Un premier cadavre et un deuxième procès verbal
"On fait alors le tour de la parcelle", relate l'une des membres des services vétérinaires de la DDCSPP (direction départementale de la cohésion sociale et de la protection des populations) à la barre, "et on tombe sur un cadavre de bovin, d'au moins 48 heures, près de la nourriture avec donc des agents pathogènes et de sérieux risques d'infection".
Un deuxième procès verbal est dressé et le parquet en est informé, la détention d'un cadavre étant un délit. Dans le même temps, un âne, non identifié et non déclaré, a de grandes difficultés à se déplacer car ses sabots sont trop longs (un acte assimilable à de la maltraitance animale).

Un deuxième cadavre et une douzaine de chefs de poursuite
Puis en octobre, la police municipale d'Yssingeaux contacte les services vétérinaires. En arrivant sur place, ils découvrent le cadavre d'une jeune Aubrac de deux ans attachée par les cornes à un arbre. Privée d'eau et de nourriture, elle présente un important retard de croissance.
Ajoutez à cela quelques faits de divagations d'animaux et vous obtenez une douzaine de chefs de poursuite dans le dossier. Des faits qui demeurent relativement mineurs puisque dans ses réquisitions, le procureur de la République ne va requérir que des peines amendes.

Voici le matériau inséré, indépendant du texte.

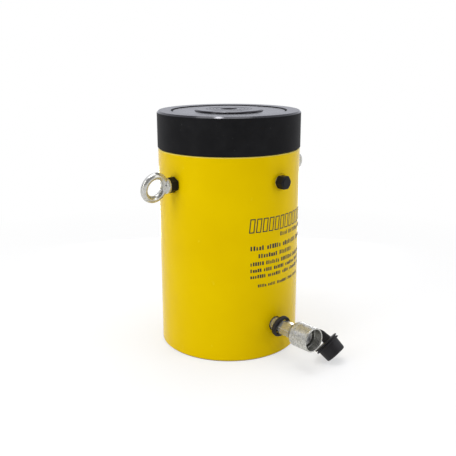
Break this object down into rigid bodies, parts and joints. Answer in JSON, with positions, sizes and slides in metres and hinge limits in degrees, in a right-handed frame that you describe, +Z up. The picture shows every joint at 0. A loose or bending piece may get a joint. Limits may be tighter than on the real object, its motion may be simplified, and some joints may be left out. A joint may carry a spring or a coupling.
{
  "type": "single acting hydraulic cylinder with lock nut",
  "caption": "Short upright single acting hydraulic cylinder: painted body, black lock nut on a threaded ram with a grooved saddle, lifting eyes, and a side coupler with a strapped dust plug.",
  "frame": {"origin": "centre of the base face, on the surface that the cylinder stands on", "axes": "+Z up along the ram; -Y is the front; the coupler points 40 degrees from the front towards +X"},
  "size_m": [0.2321, 0.2129, 0.287],
  "materials": {
    "yellow_paint": "glossy yellow enamel",
    "black_steel": "black oxide, satin",
    "black_hex": "black oxide",
    "zinc": "zinc plated",
    "zinc_collar": "zinc plated, finely knurled",
    "spring_steel": "bright",
    "bronze": "turned",
    "black_rubber": "matte",
    "soft_plug": "moulded, satin",
    "polyurethane": "smooth",
    "white_plastic": "smooth"
  },
  "bodies": {
    "cylinder": {"cylinder_body": "yellow_paint", "wiper_ring": "polyurethane", "overflow_plug": "black_hex", "plug_seal_washer": "zinc", "eye_bolt_left": "zinc", "eye_bolt_rear": "zinc", "eye_nut_left": "black_hex", "eye_nut_rear": "black_hex", "coupler_body": "zinc", "coupler_o_ring": "black_rubber", "valve_seat": "zinc", "valve_spring": "spring_steel", "collar_retaining_ring": "spring_steel"},
    "ram": {"plunger": "black_steel", "piston_seal": "polyurethane", "backup_ring": "white_plastic", "guide_ring_lower": "bronze", "guide_ring_upper": "bronze", "saddle": "black_steel", "saddle_o_ring": "black_rubber"},
    "nut": {"lock_nut": "black_steel"},
    "collar": {"coupler_collar": "zinc_collar"},
    "poppet": {"valve_poppet": "spring_steel", "poppet_seal": "black_rubber"},
    "plug": {"dust_plug": "soft_plug"}
  },
  "joints": [
    {"name": "nut_turn", "type": "hinge", "parent": "cylinder", "child": "nut", "pos_m": [0, 0, 0.264], "axis": [0, 0, -1], "range_deg": [0, 9000]},
    {"name": "ram_slide", "type": "slide", "parent": "cylinder", "child": "ram", "axis": [0, 0, 1], "range_m": [0, 0.15]},
    {"name": "collar_spin", "type": "hinge", "parent": "cylinder", "child": "collar", "pos_m": [0.08356, -0.09959, 0.04], "axis": [0.6428, -0.766, 0], "continuous": true},
    {"name": "valve_slide", "type": "slide", "parent": "cylinder", "child": "poppet", "axis": [-0.6428, 0.766, 0], "range_m": [0, 0.0035], "stiffness_N_per_m": 600, "springref_m": -0.006, "deforming": ["valve_spring"]},
    {"name": "dust_plug_swing", "type": "hinge", "parent": "cylinder", "child": "plug", "pos_m": [0.06145, -0.07323, 0.04], "axis": [0.6428, -0.766, 0], "range_deg": [0, 240]}
  ],
  "couplings": [
    {"joint": "ram_slide", "follows": "nut_turn", "m_per_rad": 0.00095493}
  ]
}
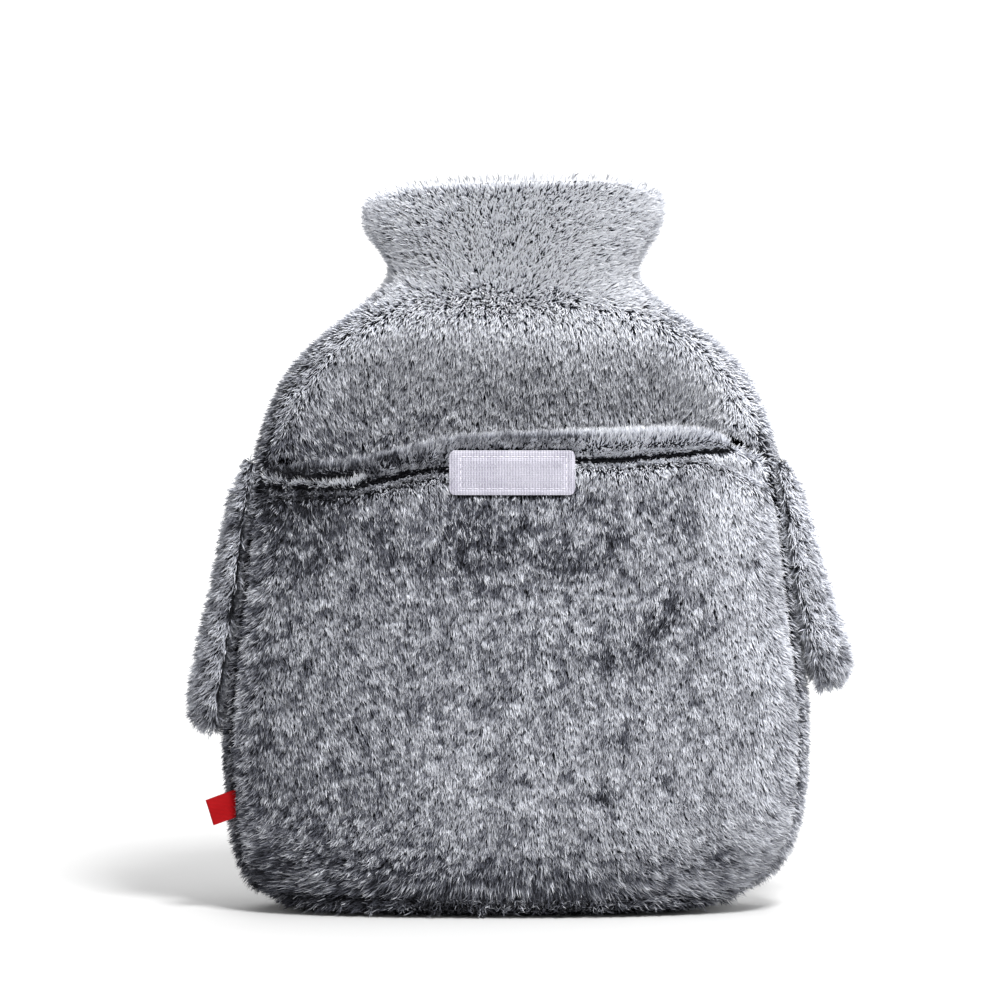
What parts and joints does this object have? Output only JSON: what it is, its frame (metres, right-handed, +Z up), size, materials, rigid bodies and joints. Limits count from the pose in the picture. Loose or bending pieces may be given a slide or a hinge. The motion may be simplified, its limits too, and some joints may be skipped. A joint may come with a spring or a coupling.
{
  "type": "hot water bottle cover",
  "caption": "Plush hot water bottle cover with padded arms, a flared collar and an open pocket slit across the back.",
  "frame": {"origin": "on the surface that the cover stands on, on its flat base, under the middle of the cover's width and depth", "axes": "+Z up, from the base to the collar; -Y towards the back with the slit and the pocket; +X to the right as the back is seen"},
  "size_m": [0.3002, 0.0872, 0.3333],
  "materials": {
    "plush_fur": "long-pile faux fur, grey with frosted tips",
    "fastener_tape": "woven touch-fastener tape, white",
    "red_ribbon": "woven satin ribbon, red"
  },
  "bodies": {
    "root": {"front_panel": "plush_fur", "back_lower_panel": "plush_fur", "back_upper_panel": "plush_fur", "arm_left": "plush_fur", "arm_right": "plush_fur", "closure_strip": "fastener_tape", "label_tab": "red_ribbon"}
  },
  "joints": []
}
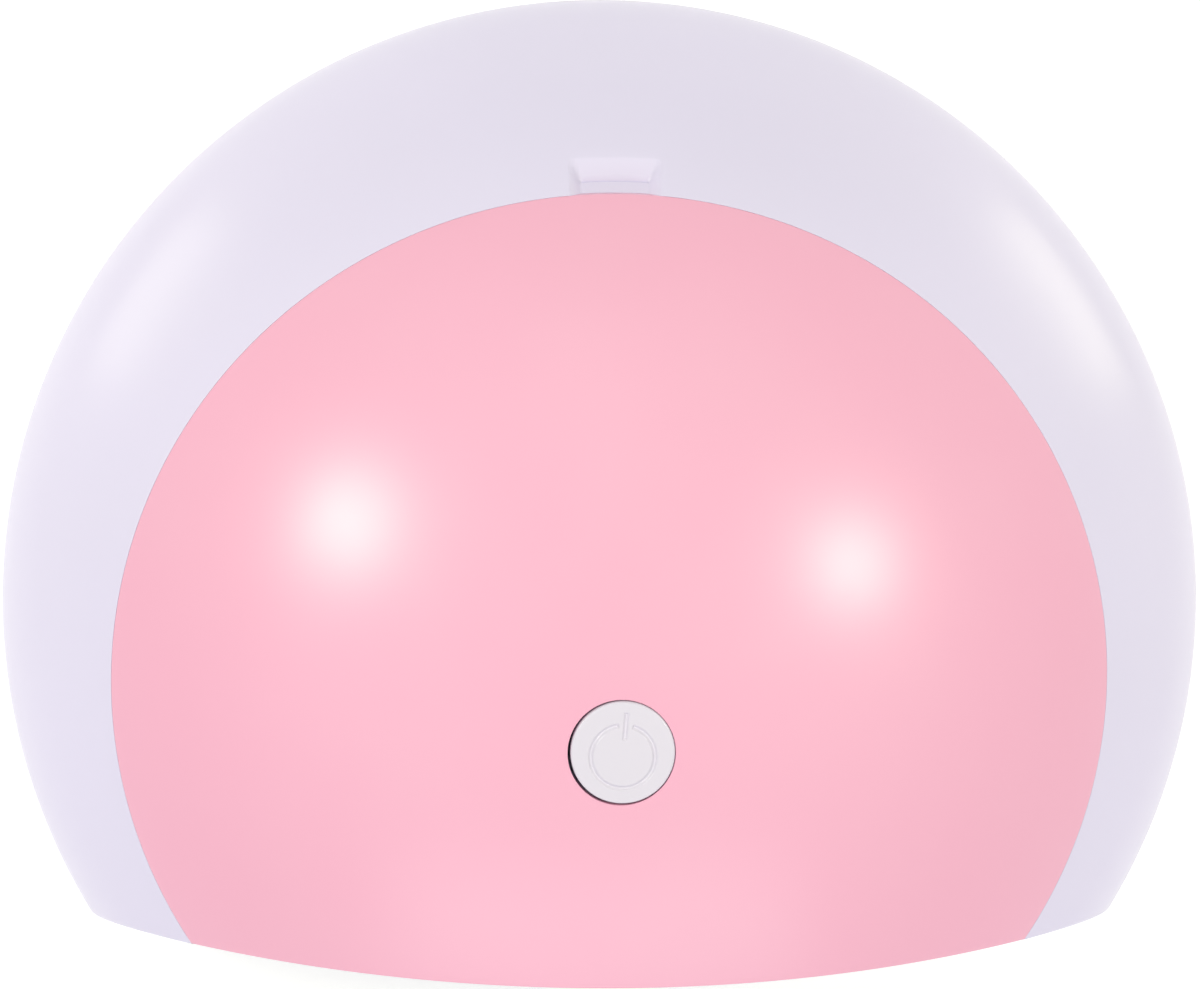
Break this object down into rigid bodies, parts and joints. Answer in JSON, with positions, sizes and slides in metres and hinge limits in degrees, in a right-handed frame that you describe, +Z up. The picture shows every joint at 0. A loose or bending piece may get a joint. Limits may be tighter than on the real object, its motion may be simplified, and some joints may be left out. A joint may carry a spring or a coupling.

"Si j'avais eu l'argent nécessaire, l'équarissage aurait été fait"
À la barre, l'agriculteur au RSA (revenu de solidarité active) ne cache pas ses difficultés. "Je n'arrive plus à me nourrir", déplore-t-il timidement. Pour la détention de cadavre, il tente de se justifier : "j'ai demandé à un ami d'appeler les services d'équarissage", avant d'avancer l'argument pécunier : "si j'avais eu l'argent nécessaire, l'équarissage aurait été fait". Le quinquagénaire reconnaît tous les faits, sauf l'âne, qu'il affirme ne pas être à lui. Étant sur sa propriété et en l'absence de traçabilité, il a tout de même été reconnu comme lui appartenant.
Aujourd'hui, le quinquagénaire produit encore un peu de foin mais il n'a plus d'animaux sur son exploitation. "J'ai eu plusieurs accidents, dont la clavicule cassée, je ne veux plus en entendre parler de ces animaux", répond-il à la présidente du tribunal, "je n'en veux plus du tout. Plus rien, plus rien", martèle-t-il.

Plus de 1 500 € d'amendes
Soulignant la pédagogie de la DDCSPP qui a réalisé plusieurs interventions avant d'en référer à la Justice, le procureur de la République estime que c'est la reponsabilité de l'éleveur d'appeler l'équarissage.
Quant à la seconde vache décédée, "elle avait à boire et à manger nous dit-il... mais elle est quand même morte", conclut-il.
Après délibérations, le tribunal correctionnel du Puy a prononcé une peine amende et le prévenu (coupable de tous les faits reprochés) devra verser 1540 € pour l'ensemble des infractions.